#### Available data

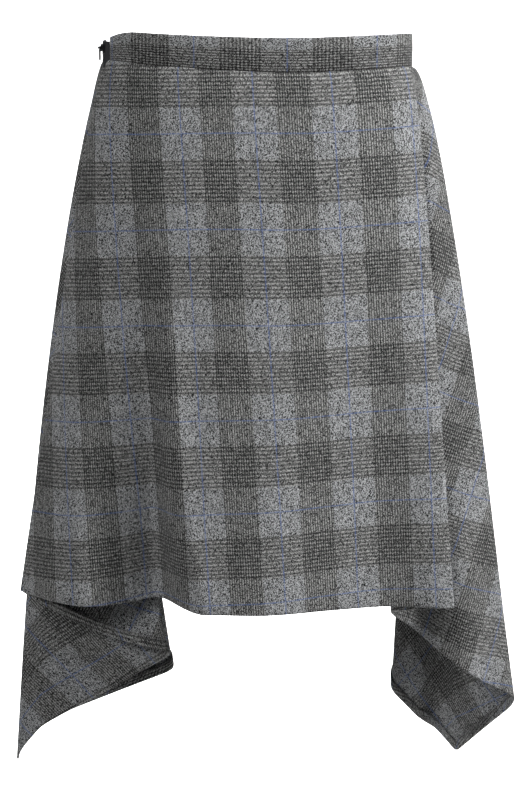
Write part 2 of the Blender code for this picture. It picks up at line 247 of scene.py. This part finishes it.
def waist(arc):
    """Place on the waist line, the way out of the skirt there and the height of the band's middle."""
    turn = np.mod(arc, ring_length) / ring_length
    point = follow(ring, turn)
    outward = follow(ring_out, turn)
    return point, outward, ride_up(point) - WAIST_DIP * (1.0 - (point[..., 0] / WAIST_HALF_WIDTH) ** 2)


def creases(rows, share, drop, width):
    """Soft ridges and dents, each a line on the panel that fades out at both of its ends."""
    total = np.zeros_like(share)
    for share_top, drop_top, share_low, drop_low, reach, depth in rows:
        run = (drop - drop_top) / (drop_low - drop_top)
        inside = (run > 0.0) & (run < 1.0)
        offset = (share - mix(share_top, share_low, run)) * width
        swell = np.exp(-(offset / reach) ** 2) * np.sin(math.pi * np.clip(run, 0.0, 1.0)) ** 1.5
        total += np.where(inside, depth * swell, 0.0)
    return total


def turned_edge(allowance, steps):
    """A narrow turning: distance past the edge, distance under the piece and length of cloth used."""
    round_edge = np.linspace(0.0, math.pi, 5)[1:]
    rows = [(TURN * math.sin(a), TURN * (1 - math.cos(a)), TURN * a) for a in round_edge]
    for k in range(1, steps + 1):
        rows.append((-allowance * k / steps, 2 * TURN, math.pi * TURN + allowance * k / steps))
    return rows


def lie(surface, share, drop):
    """Place on a surface, the way out of it and the run of the cloth down it."""
    over = surface(share + SURFACE_STEP, drop) - surface(share - SURFACE_STEP, drop)
    fell = surface(share, drop + SURFACE_STEP) - surface(share, drop - SURFACE_STEP)
    normal = np.cross(fell, over)
    normal /= np.linalg.norm(normal, axis=-1, keepdims=True)
    return surface(share, drop), normal, fell


def cut_piece(name, place, flat_at, thickness):
    """A thin piece of the suiting, from a grid of places and the same grid laid flat."""
    rows, columns = place.shape[:2]
    bpy.ops.object.select_all(action="DESELECT")
    bpy.ops.mesh.primitive_grid_add(x_subdivisions=columns - 1, y_subdivisions=rows - 1, size=1.0)
    piece = bpy.context.active_object
    piece.name = piece.data.name = name
    piece.data.vertices.foreach_set("co", place.reshape(-1).astype(np.float32))
    corner = np.zeros(len(piece.data.loops), dtype=int)
    piece.data.loops.foreach_get("vertex_index", corner)
    uv = flat_at.reshape(-1, 2)[corner].reshape(-1).astype(np.float32)
    piece.data.uv_layers["UVMap"].data.foreach_set("uv", uv)
    thick = piece.modifiers.new("thickness", "SOLIDIFY")
    thick.thickness = thickness
    thick.offset = 0.0
    bpy.ops.object.modifier_apply(modifier=thick.name)
    bpy.ops.object.shade_smooth()
    piece.data.materials.append(suiting)
    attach(piece, "skirt")
    return piece


def cloth(name, surface, cut, columns, rows, width, length, hem=0.008, seam=0.009, tuck=0.006):
    """A sheet over surface(share, drop), with turned seam edges and hem, and its flat cut as its UVs."""
    side = turned_edge(seam, 3)
    low = turned_edge(hem, 3)
    main = np.linspace(0.0, 1.0, columns)
    across_rows = [(0.0, -p, u, -c) for p, u, c in reversed(side)]
    across_rows += [(s, 0.0, 0.0, 0.0) for s in main]
    across_rows += [(1.0, p, u, c) for p, u, c in side]
    down_rows = [(-tuck / PANEL_LENGTH, 0.0, 0.0, 0.0)]
    down_rows += [(t, 0.0, 0.0, 0.0) for t in np.linspace(0.0, 1.0, rows) ** 1.15]
    down_rows += [(1.0, p, u, c) for p, u, c in low]
    a = np.array(across_rows)[None, :, :]
    d = np.array(down_rows[::-1])[:, None, :]
    share = a[..., 0] + 0 * d[..., 0]
    drop = d[..., 0] + 0 * a[..., 0]
    span = width(np.clip(drop, 0.0, 1.0))
    fall = length(share)
    share_at = share + a[..., 1] / span
    drop_at = drop + d[..., 1] / fall
    under = a[..., 2] + d[..., 2]
    on_surface, normal, _ = lie(surface, share_at, drop_at)
    place = on_surface - normal * under[..., None]
    flat_at = cut(share + a[..., 3] / span, drop + d[..., 3] / fall)
    return cut_piece(name, place, flat_at, CLOTH)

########

■ Your goal
Write the listing out again, exactly as it reads.

■ Exercise answer
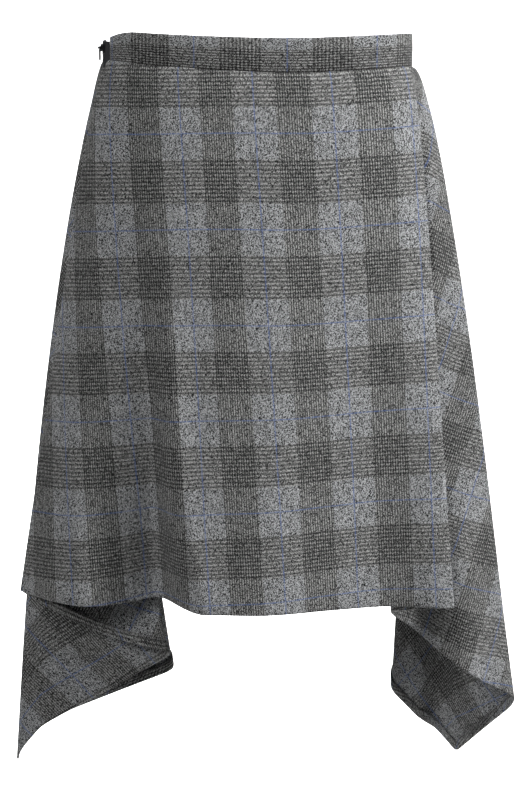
Write part 2 of the Blender code for this picture. It picks up at line 247 of scene.py. This part finishes it.
def waist(arc):
    """Place on the waist line, the way out of the skirt there and the height of the band's middle."""
    turn = np.mod(arc, ring_length) / ring_length
    point = follow(ring, turn)
    outward = follow(ring_out, turn)
    return point, outward, ride_up(point) - WAIST_DIP * (1.0 - (point[..., 0] / WAIST_HALF_WIDTH) ** 2)


def creases(rows, share, drop, width):
    """Soft ridges and dents, each a line on the panel that fades out at both of its ends."""
    total = np.zeros_like(share)
    for share_top, drop_top, share_low, drop_low, reach, depth in rows:
        run = (drop - drop_top) / (drop_low - drop_top)
        inside = (run > 0.0) & (run < 1.0)
        offset = (share - mix(share_top, share_low, run)) * width
        swell = np.exp(-(offset / reach) ** 2) * np.sin(math.pi * np.clip(run, 0.0, 1.0)) ** 1.5
        total += np.where(inside, depth * swell, 0.0)
    return total


def turned_edge(allowance, steps):
    """A narrow turning: distance past the edge, distance under the piece and length of cloth used."""
    round_edge = np.linspace(0.0, math.pi, 5)[1:]
    rows = [(TURN * math.sin(a), TURN * (1 - math.cos(a)), TURN * a) for a in round_edge]
    for k in range(1, steps + 1):
        rows.append((-allowance * k / steps, 2 * TURN, math.pi * TURN + allowance * k / steps))
    return rows


def lie(surface, share, drop):
    """Place on a surface, the way out of it and the run of the cloth down it."""
    over = surface(share + SURFACE_STEP, drop) - surface(share - SURFACE_STEP, drop)
    fell = surface(share, drop + SURFACE_STEP) - surface(share, drop - SURFACE_STEP)
    normal = np.cross(fell, over)
    normal /= np.linalg.norm(normal, axis=-1, keepdims=True)
    return surface(share, drop), normal, fell


def cut_piece(name, place, flat_at, thickness):
    """A thin piece of the suiting, from a grid of places and the same grid laid flat."""
    rows, columns = place.shape[:2]
    bpy.ops.object.select_all(action="DESELECT")
    bpy.ops.mesh.primitive_grid_add(x_subdivisions=columns - 1, y_subdivisions=rows - 1, size=1.0)
    piece = bpy.context.active_object
    piece.name = piece.data.name = name
    piece.data.vertices.foreach_set("co", place.reshape(-1).astype(np.float32))
    corner = np.zeros(len(piece.data.loops), dtype=int)
    piece.data.loops.foreach_get("vertex_index", corner)
    uv = flat_at.reshape(-1, 2)[corner].reshape(-1).astype(np.float32)
    piece.data.uv_layers["UVMap"].data.foreach_set("uv", uv)
    thick = piece.modifiers.new("thickness", "SOLIDIFY")
    thick.thickness = thickness
    thick.offset = 0.0
    bpy.ops.object.modifier_apply(modifier=thick.name)
    bpy.ops.object.shade_smooth()
    piece.data.materials.append(suiting)
    attach(piece, "skirt")
    return piece


def cloth(name, surface, cut, columns, rows, width, length, hem=0.008, seam=0.009, tuck=0.006):
    """A sheet over surface(share, drop), with turned seam edges and hem, and its flat cut as its UVs."""
    side = turned_edge(seam, 3)
    low = turned_edge(hem, 3)
    main = np.linspace(0.0, 1.0, columns)
    across_rows = [(0.0, -p, u, -c) for p, u, c in reversed(side)]
    across_rows += [(s, 0.0, 0.0, 0.0) for s in main]
    across_rows += [(1.0, p, u, c) for p, u, c in side]
    down_rows = [(-tuck / PANEL_LENGTH, 0.0, 0.0, 0.0)]
    down_rows += [(t, 0.0, 0.0, 0.0) for t in np.linspace(0.0, 1.0, rows) ** 1.15]
    down_rows += [(1.0, p, u, c) for p, u, c in low]
    a = np.array(across_rows)[None, :, :]
    d = np.array(down_rows[::-1])[:, None, :]
    share = a[..., 0] + 0 * d[..., 0]
    drop = d[..., 0] + 0 * a[..., 0]
    span = width(np.clip(drop, 0.0, 1.0))
    fall = length(share)
    share_at = share + a[..., 1] / span
    drop_at = drop + d[..., 1] / fall
    under = a[..., 2] + d[..., 2]
    on_surface, normal, _ = lie(surface, share_at, drop_at)
    place = on_surface - normal * under[..., None]
    flat_at = cut(share + a[..., 3] / span, drop + d[..., 3] / fall)
    return cut_piece(name, place, flat_at, CLOTH)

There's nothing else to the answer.